In the case at bar, the defect is not so much in the plaintiffs’ pleadings as in their selection of forum. 28 U.S.C. § 2241, supra, clearly apprises plaintiffs of the forums authorized to grant writs of habeas corpus. Additionally, federal courts, other than this court and other specialized courts, are empowered to hear plaintiffs’ claims for declaratory and injunctive relief based upon due process, equal protection, and civil rights violations, e.g., district and circuit courts, and *194the Supreme Court of the United States. Consequently, irrespective of the amount of assistance in repleading this court might lend the litigants, nothing can possibly overcome our inherent absence of jurisdiction over claims of the nature purporting to be brought by plaintiffs.
“In order to justify the dismissal of a pro se complaint, it must be ‘beyond doubt that the plaintiff can prove no set of facts in support of his claim which would entitle him to relief.’ ” Platsky, 953 F.2d at 28 (quoting Haines v. Kemer, 404 U.S. 519, 521, 92 S.Ct. 594, 30 L.Ed.2d 652 (1972)). Given the nature of the constitutional and statutory claims of the plaintiffs and the type of relief requested, and this court’s jurisdictional void to entertain them, there can be no doubt that dismissal of plaintiffs’ pro se complaint is wholly justified.
III. CONCLUSION
Based upon all of the foregoing, this court finds that it lacks the requisite statutory jurisdiction to hear plaintiffs’ claims. Therefore, plaintiffs’ complaint and first amended complaint must be dismissed. However, inasmuch as the defects in the pleadings leave us without power to adjudicate the merits of the claims therein, this dismissal is, on this record, without prejudice. Therefore, “in the interest of justice” and to preserve the timely filing of plaintiffs’ complaint in another federal court, we hereby transfer plaintiffs’ claims to the U.S. District Court for the Western District of Washington at Seattle, pursuant to 28 U.S.C. § 1631 (1994),14 where the merits of this case may be examined.
IT IS SO ORDERED.
. See Plaintiffs' March 25, 2003 First Amended Complaint.
. Mr. John Ashcroft, Attorney General of the United States; Mr. John McKay, United States Attorney for the Western District of Washington; Mr.

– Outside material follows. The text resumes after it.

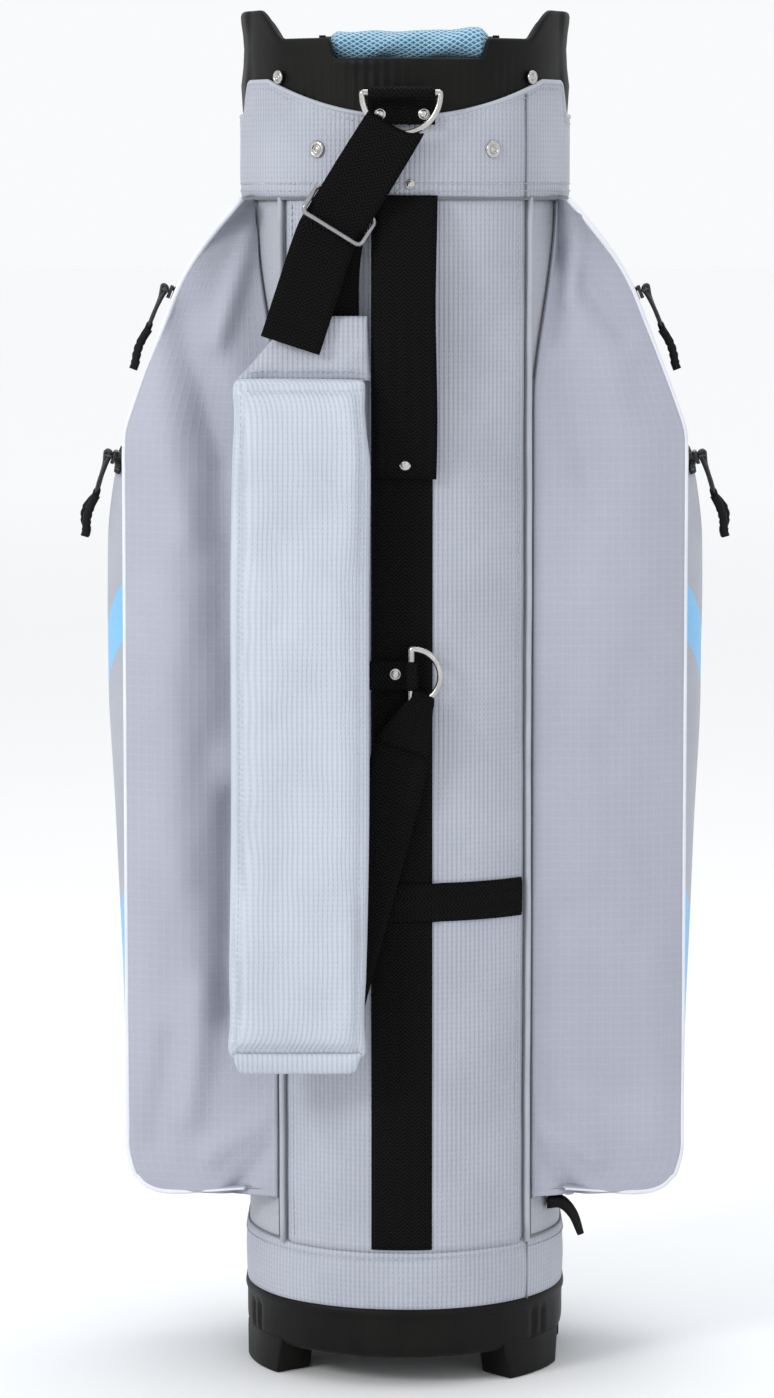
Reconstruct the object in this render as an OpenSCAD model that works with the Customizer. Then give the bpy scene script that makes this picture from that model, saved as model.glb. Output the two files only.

Mark W. Everson, Commissioner of Internal Revenue; Mr. John Snow, Secretary of the Treasury; the Honorable John C. Coughenour, Chief Judge of the Western District of the State of Washington; the Honorable Ricardo S. Martinez and the Honorable J. Kelley Arnold, United States Magistrate Judges of the Western District of Washington; Mr. Larry J. Wszalek and Mr. Mark T. Odulio, Justice Department Criminal Section attorneys, Tax Division; and Mr. Jeff Holm, Ms. Cathy Cowley, and Mr. Michael D. Hardaway, IRS criminal tax special agents.
. Detailed discussion of the subject matter limits of this court, as set forth in the Tucker Act, follow in section II.D.3. of this Order.

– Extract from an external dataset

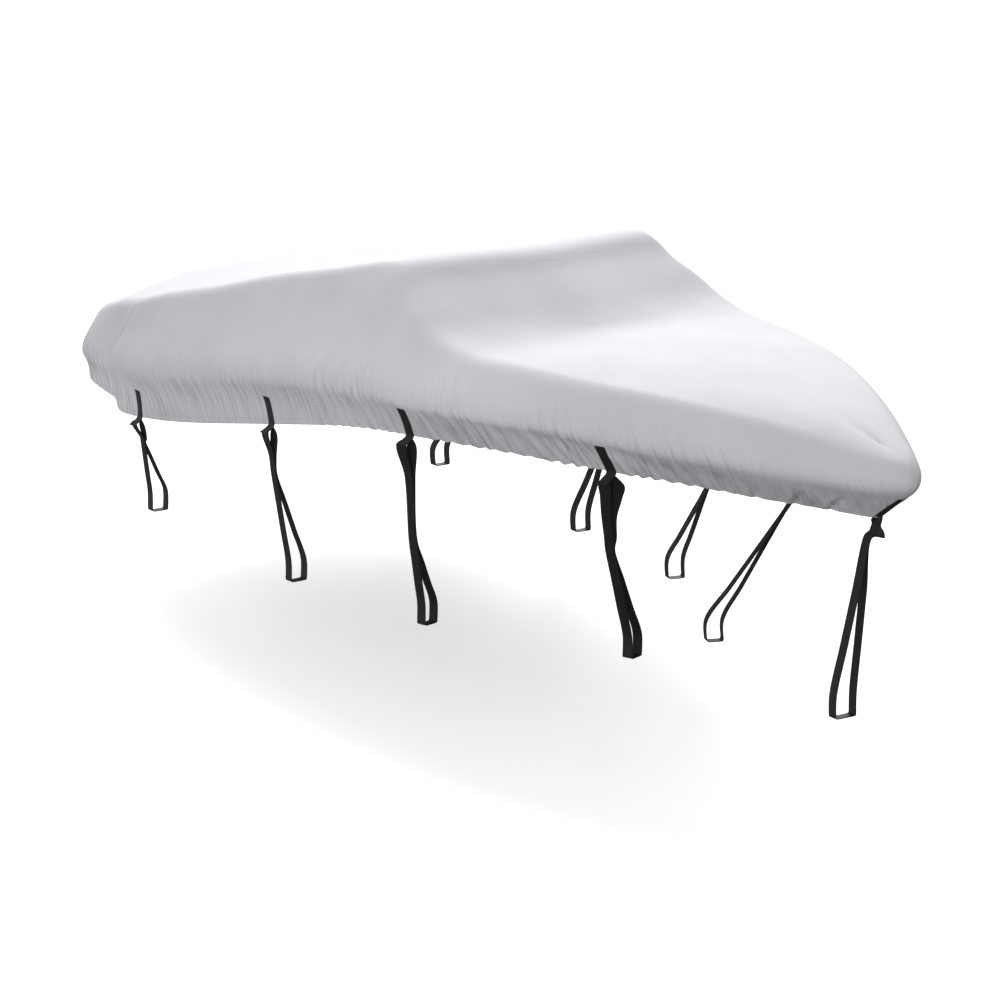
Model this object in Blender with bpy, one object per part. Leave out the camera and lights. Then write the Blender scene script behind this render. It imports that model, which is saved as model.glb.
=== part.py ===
"""Fitted cover for an open runabout, hanging as it does on the hull, with its nine tie-down straps.

Metres, +X to the bow, +Y to port, +Z up. The origin is under the highest part of the top, on the
centreline, where the cloth is held up. The cloth is one sewn sheet. Each strap is a tab sewn to
the cloth, whose lower end folds over the top of a long loop of the same webbing.
"""
import math

import bmesh
import bpy
from mathutils import Matrix, Vector
from mathutils.bvhtree import BVHTree

# ---- driving dimensions ----
CLOTH_THICKNESS = 0.002
WEB_THICKNESS = 0.002
WEB_WIDTH = 0.055
GAP = 0.0003               # between pieces that touch
TAB_GAP = 0.0006           # tab to the faceted cloth under it
TAB_LENGTH = 0.137         # height of a tab's top end above the hem
BAR_HEIGHT = 0.102         # the bar that each loop is made to pass under
BAR_SLACK = 0.001          # webbing to the place of the bar
WEB_BEND = 0.010           # where webbing turns a corner, from there to the start of the bend
RUN_SPACING = 0.0045       # between the two runs of a loop where they hang together

# ---- cloth ----
COLUMN_SPACING = 0.16      # between two lines of faces, measured along the bulge
BULGE_SOFTNESS = 0.11      # length of the rounding at each line of the profile
TUCK_SOFTNESS = 0.045
TOP_SOFTNESS = 0.10
CROWN_SOFTNESS = 0.60
CROWN_AT = 0.50            # how far from the top edge to the spine the crown has its shoulder
CROWN_FULLNESS = 0.80      # share of the crown's height reached at that shoulder
TUCK_AT = 0.50             # height of the tuck between hem and bulge, as a share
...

. See Sherwood, 312 U.S. at 587-88, 61 S.Ct. 767 ("Except as Congress has consented there is no jurisdiction in the Court of Claims more than in any other court to entertain suits against the United States.”).
. Generally speaking, uncontested allegations of subject matter jurisdiction are taken as true. Martinez, 48 Fed.Cl. at 856. Once subject matter jurisdiction is challenged, however, the proponent cannot rely on its pleadings but instead must adduce supporting facts or other evidence. Id. The burden thus is squarely on the proponent to establish subject matter jurisdiction by a preponderance of the evidence. Id. In the case at bar, however, the issue can be decided entirely on the pleadings because plaintiffs have failed to make even a prima facie showing of subject matter jurisdiction.
. See e.g. 28 U.S.C. § 1346 (involving tax claims not exceeding $10,000); 28 U.S.C. § 1491(b)(1) (pertaining to bid protest cases).
. Referenced as meaning the same as habeas corpus ad faciendum et recipiendum.
. See Ledford v. United States, 297 F.3d 1378, 1381 (Fed.Cir.2002) ("[T]he habeas statute does not list the Court of Federal Claims among those courts empowered to grant a writ of habeas corpus, and the trial court therefore is without power to entertain Mr. Ledford’s petition.”).
. For example, this court's jurisdiction generally applies to income and excise taxes, military and civilian pay, fifth amendment takings, Native American claims, bid protests and several other select matters. Note that this court's "takings” jurisdiction is not necessarily synonymous with the terms "seizure” or "confiscation.” The use of those terms are often defined by the fact circumstances, as here.
. Other provisions alleged by plaintiffs as the basis of their claims include various civil rights statutes, and the Washington State Constitution — which is not federal law and can never be used as a jurisdictional basis for this court's authority.
. “To afford relief in such an action, the [Court of Federal Claims] may award any relief that the court considers proper, including declaratory and injunctive relief except that any monetary relief shall be limited to bid preparation and proposal costs.” 28 U.S.C. § 1491(b)(2) (1994) & Supp. (2003).
. The Court of Appeals for the Federal Circuit is an Article III court. See Bowen v. Massachusetts, 487 U.S. 879, 908, 108 S.Ct. 2722, 101 L.Ed.2d 749 (1988).
. "Pro se plaintiffs are often unfamiliar with the formalities of pleading requirements. Recognizing this, the Supreme Court has instructed the district courts to construe pro se complaints liberally and to apply a more flexible standard in determining the sufficiency of a pro se complaint than they would in reviewing a pleading submitted by counsel.” Platsky, 953 F.2d at 28.
. "Whenever a civil action is filed in a court ... and that court finds that there is a want of jurisdiction, the court shall, if it is in the interest of justice, transfer such action ... to any other such court in which the action ... could have been brought at the time it was filed or noticed, and the action ... shall proceed as if it had been filed in ... the court to which it is transferred on the date upon which it was actually filed in ... the court from which it is transferred." 28 U.S.C. § 1631.